Now, before you think that I’m going to proceed to crush your dreams like a professor would after it snows two feet and you’re taking your dogsled to the class that was not cancelled, wait. Give me a little credit. If you read my “what’s this blog about” section, you’ll see that I am making this place a jumping off point, a repository for my own dreams and ambitions. As a type A personality (when it comes to planning), this is a bit of a compulsive thing. This blog provides a space for me to start that planning process. You may be thinking, “Wow, Claire, overkill much? You have seven months left until you graduate!” Here’s how I feel about that statement. “Right, seven months, I’m already behind.” Deadlines for Summer things are early and approach quickly. I don’t want to be unemployed next August like some of my recently graduated friends living in my parents’ basement waiting for a job to come to me.
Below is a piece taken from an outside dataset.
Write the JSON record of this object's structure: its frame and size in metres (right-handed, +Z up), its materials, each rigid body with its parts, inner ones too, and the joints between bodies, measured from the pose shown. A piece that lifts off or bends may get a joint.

That’s not how it works.

“Are we there yet?” is a question that I pestered my parents with on long car trips sitting in the back seat trying to read and not be car sick at the same time. I don’t want to take a back seat in regards to my future. I want to be intensely involved with the direction that my life takes after I leave Mary Washington. This school has given me so many memories that I will cherish for the rest of my life but I don’t want to dwell in the past at the expense of the present and the future. So, the question that I posed in the title of my blog is something that I will consistently be asking myself throughout this semester into the next. May 6th will arrive soon enough and I want to be ready.